Dani Kass for Law360 reported that “[t]he full Federal Circuit won’t reconsider a ruling that Judge Alan Albright’s decision to keep patent litigation against Samsung and LG in the Western District of Texas had allowed venue manipulation.” Kass highlighted that “[a] reevaluation of the Federal Circuit’s ruling could have had a huge impact, given that about a quarter of patent cases filed this year have been in his court.”

Blake Brittain authored an article for Reuters discussing how “[a] Pfizer unit’s win against Belcher Pharmaceuticals’ claims that its adrenaline shot Abboject infringed a Belcher adrenaline patent was upheld by the U.S. Court of Appeals for the Federal Circuit.” Brittain explained, citing Judge Reyna, that “Belcher’s patent was invalid because the company purposely omitted important information from its application that would have kept the U.S. Patent and Trademark Office from awarding the patent if it had had the information.”

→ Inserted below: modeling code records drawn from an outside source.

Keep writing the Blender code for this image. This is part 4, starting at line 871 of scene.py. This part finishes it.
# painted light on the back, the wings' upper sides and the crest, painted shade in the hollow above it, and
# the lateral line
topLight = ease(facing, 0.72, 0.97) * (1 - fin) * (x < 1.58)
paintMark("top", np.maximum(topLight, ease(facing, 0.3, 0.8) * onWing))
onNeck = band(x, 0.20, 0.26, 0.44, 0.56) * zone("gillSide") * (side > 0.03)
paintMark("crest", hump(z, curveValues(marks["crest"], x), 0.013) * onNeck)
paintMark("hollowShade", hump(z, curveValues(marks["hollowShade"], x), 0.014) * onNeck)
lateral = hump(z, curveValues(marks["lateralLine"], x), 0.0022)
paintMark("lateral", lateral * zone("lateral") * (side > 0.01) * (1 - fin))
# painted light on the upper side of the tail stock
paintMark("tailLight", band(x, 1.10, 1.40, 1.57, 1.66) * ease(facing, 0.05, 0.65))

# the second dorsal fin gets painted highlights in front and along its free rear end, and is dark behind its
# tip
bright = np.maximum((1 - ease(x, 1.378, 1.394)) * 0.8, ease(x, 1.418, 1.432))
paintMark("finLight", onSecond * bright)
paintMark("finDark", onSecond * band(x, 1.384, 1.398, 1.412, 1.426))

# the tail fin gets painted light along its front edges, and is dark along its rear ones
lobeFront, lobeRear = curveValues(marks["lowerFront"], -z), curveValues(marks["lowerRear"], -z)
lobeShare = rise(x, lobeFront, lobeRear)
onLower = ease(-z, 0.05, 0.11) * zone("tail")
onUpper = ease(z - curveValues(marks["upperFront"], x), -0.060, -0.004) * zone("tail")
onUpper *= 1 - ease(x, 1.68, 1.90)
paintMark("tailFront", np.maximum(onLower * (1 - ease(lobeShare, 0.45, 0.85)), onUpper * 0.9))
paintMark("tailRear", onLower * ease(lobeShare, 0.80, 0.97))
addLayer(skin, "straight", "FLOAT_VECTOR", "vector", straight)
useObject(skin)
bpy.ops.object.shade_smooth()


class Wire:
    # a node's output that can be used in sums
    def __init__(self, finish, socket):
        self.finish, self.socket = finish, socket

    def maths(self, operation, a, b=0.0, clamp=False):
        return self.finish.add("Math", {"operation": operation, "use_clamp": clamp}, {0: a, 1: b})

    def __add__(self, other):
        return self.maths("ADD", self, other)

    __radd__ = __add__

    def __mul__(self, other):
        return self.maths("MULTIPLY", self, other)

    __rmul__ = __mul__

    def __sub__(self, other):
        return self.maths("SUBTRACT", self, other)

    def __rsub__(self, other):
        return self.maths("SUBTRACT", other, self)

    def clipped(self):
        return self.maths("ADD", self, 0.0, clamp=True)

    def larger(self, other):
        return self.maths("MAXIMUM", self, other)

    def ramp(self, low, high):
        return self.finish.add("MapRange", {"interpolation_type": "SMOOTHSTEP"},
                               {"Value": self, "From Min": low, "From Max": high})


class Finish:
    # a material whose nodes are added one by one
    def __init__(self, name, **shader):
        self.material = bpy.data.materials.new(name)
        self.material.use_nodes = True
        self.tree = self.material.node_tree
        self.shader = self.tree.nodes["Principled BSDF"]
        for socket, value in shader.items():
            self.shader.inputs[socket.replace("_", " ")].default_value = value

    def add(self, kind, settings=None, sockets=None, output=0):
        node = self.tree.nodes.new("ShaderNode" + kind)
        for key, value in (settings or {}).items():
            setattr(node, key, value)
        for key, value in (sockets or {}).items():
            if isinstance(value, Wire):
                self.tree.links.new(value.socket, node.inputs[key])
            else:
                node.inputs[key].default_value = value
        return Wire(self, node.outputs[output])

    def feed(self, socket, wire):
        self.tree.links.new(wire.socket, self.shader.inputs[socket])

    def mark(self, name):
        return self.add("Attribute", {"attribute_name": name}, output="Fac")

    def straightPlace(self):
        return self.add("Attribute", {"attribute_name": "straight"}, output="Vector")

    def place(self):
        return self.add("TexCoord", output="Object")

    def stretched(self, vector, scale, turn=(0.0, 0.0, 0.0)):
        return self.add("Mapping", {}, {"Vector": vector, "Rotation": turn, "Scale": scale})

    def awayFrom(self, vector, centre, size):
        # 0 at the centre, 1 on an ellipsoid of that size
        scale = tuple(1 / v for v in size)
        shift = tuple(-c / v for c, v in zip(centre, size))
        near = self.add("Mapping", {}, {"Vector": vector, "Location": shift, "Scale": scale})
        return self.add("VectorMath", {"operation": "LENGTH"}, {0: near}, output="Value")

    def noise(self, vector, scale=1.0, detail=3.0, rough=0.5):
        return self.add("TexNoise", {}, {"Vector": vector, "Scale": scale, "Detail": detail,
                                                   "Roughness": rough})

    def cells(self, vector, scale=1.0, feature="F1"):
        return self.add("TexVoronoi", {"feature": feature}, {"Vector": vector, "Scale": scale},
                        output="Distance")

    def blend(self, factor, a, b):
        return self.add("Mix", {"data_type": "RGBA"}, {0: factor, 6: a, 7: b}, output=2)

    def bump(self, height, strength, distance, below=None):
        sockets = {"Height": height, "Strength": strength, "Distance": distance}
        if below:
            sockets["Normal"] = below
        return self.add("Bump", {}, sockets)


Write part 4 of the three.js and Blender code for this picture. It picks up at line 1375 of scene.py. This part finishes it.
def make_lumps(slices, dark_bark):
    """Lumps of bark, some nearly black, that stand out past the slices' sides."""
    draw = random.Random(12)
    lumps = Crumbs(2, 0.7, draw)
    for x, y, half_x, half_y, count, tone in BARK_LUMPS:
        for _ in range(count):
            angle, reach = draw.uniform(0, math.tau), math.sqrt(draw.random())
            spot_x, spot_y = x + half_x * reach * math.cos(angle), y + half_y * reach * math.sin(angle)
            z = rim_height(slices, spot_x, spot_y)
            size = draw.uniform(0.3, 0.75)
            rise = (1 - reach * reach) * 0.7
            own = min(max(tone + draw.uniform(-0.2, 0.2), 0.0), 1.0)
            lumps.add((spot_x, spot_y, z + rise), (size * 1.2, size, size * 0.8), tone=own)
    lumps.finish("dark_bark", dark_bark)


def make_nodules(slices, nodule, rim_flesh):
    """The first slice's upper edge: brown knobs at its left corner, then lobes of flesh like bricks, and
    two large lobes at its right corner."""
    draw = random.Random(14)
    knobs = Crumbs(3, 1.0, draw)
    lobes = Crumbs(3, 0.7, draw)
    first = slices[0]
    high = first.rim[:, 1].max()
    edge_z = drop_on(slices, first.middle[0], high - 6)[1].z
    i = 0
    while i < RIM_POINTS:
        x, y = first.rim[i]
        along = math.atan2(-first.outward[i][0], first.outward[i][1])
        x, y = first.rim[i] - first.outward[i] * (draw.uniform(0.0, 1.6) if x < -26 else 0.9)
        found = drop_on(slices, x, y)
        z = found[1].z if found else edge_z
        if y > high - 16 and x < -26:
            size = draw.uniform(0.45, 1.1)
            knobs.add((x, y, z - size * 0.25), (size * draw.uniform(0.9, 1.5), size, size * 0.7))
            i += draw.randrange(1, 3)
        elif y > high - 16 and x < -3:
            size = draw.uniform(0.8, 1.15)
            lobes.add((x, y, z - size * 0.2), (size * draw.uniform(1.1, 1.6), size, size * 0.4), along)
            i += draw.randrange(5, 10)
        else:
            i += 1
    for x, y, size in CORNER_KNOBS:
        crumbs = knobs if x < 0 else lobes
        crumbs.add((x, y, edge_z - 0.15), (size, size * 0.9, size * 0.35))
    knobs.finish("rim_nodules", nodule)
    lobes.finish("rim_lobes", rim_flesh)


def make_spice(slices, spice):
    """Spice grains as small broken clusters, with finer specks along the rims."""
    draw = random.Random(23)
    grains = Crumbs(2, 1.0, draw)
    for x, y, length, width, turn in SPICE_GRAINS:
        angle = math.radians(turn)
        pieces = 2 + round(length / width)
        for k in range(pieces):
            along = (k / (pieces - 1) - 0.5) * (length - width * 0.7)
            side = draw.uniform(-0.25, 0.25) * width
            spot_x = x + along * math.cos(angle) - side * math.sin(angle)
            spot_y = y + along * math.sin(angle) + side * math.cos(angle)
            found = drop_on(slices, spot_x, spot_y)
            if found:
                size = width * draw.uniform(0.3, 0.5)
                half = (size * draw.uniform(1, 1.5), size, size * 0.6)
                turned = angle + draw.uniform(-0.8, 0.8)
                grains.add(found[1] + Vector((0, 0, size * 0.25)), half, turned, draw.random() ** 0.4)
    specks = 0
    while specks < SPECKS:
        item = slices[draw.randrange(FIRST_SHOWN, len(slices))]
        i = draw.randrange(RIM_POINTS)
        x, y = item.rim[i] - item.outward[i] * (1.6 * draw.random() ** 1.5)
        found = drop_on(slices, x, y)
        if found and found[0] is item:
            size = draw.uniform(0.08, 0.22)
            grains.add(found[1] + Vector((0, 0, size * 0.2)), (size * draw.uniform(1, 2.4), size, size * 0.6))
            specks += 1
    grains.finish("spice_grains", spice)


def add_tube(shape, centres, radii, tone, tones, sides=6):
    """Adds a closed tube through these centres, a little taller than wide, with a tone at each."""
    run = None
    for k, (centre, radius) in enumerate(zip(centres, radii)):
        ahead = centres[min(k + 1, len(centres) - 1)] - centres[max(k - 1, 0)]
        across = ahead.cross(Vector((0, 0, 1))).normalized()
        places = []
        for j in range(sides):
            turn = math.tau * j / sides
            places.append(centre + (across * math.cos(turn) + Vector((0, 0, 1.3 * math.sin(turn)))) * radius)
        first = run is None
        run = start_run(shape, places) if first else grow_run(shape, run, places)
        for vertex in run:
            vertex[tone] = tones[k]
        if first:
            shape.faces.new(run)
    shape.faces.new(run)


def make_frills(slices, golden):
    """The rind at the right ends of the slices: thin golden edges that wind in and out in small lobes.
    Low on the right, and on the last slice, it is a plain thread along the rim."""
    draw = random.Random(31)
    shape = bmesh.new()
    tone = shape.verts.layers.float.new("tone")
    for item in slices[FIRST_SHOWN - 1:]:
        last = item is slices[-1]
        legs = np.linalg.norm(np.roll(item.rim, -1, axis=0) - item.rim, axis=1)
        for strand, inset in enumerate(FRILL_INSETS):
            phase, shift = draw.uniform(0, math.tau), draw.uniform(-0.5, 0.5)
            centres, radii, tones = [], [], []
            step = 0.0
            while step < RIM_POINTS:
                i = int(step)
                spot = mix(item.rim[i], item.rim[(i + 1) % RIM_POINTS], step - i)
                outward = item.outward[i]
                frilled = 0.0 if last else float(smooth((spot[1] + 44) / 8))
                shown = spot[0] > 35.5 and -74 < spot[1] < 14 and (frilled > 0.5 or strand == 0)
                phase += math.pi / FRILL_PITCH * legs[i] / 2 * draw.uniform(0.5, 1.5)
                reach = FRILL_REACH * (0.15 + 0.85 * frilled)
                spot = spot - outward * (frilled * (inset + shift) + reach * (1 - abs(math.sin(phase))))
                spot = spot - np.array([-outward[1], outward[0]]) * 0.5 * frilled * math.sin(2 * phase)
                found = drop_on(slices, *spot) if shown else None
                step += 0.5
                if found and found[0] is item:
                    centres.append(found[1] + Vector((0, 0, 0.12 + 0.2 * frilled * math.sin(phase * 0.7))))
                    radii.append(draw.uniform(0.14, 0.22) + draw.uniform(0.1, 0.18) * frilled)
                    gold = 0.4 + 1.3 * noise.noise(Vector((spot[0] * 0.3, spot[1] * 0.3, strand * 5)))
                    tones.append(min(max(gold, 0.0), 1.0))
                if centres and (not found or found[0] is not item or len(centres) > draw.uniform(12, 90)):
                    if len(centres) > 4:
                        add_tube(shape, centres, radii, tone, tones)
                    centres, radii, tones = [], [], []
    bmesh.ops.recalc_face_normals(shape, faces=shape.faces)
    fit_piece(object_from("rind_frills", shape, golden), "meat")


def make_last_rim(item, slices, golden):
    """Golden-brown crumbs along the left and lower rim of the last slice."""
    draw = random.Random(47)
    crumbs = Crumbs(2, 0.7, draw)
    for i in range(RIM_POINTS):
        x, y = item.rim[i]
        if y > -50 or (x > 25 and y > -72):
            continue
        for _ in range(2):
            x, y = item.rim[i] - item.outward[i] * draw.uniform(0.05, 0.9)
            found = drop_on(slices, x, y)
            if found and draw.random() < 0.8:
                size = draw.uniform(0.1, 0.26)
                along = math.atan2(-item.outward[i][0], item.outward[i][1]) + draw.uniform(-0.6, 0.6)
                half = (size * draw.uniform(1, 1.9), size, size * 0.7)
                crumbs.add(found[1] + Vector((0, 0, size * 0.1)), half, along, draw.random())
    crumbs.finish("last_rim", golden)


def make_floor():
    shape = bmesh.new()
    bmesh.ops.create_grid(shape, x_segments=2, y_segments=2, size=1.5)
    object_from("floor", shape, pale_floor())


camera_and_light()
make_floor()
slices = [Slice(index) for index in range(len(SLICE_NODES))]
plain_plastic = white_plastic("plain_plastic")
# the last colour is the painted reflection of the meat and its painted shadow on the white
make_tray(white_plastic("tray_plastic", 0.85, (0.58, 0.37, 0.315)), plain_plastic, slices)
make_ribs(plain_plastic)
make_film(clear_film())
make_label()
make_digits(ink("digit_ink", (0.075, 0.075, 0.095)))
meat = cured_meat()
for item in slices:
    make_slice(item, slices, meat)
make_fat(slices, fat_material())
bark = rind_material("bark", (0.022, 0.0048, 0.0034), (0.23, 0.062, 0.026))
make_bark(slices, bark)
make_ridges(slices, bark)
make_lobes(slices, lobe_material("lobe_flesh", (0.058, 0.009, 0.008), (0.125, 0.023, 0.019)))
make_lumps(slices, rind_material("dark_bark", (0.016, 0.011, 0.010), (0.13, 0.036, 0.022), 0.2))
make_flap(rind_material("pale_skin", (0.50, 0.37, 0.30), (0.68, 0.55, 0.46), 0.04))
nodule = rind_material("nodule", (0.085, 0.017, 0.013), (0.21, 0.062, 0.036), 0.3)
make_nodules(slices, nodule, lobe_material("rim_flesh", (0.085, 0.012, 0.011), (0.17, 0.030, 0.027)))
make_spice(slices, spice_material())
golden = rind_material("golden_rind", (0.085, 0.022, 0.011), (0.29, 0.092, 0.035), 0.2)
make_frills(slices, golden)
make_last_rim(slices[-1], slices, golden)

Adam P. Samansky, Peter J. Cuomo, and Serge Subach filed an article with Lexology detailing the Federal Circuit’s recent decision in Campbell Soup Co. v. Gamon Plus, Inc. According to the authors, the opinion clarifies “how [patent law’s] objective indicia of nonobviousness should be applied to successful and praise-worthy soup can displays.” More specifically, they noted, “the Court recognized the difficulty of applying its standard to design patents” given that “a design patent will always have some significant unclaimed features when compared to its functional commercial embodiment.”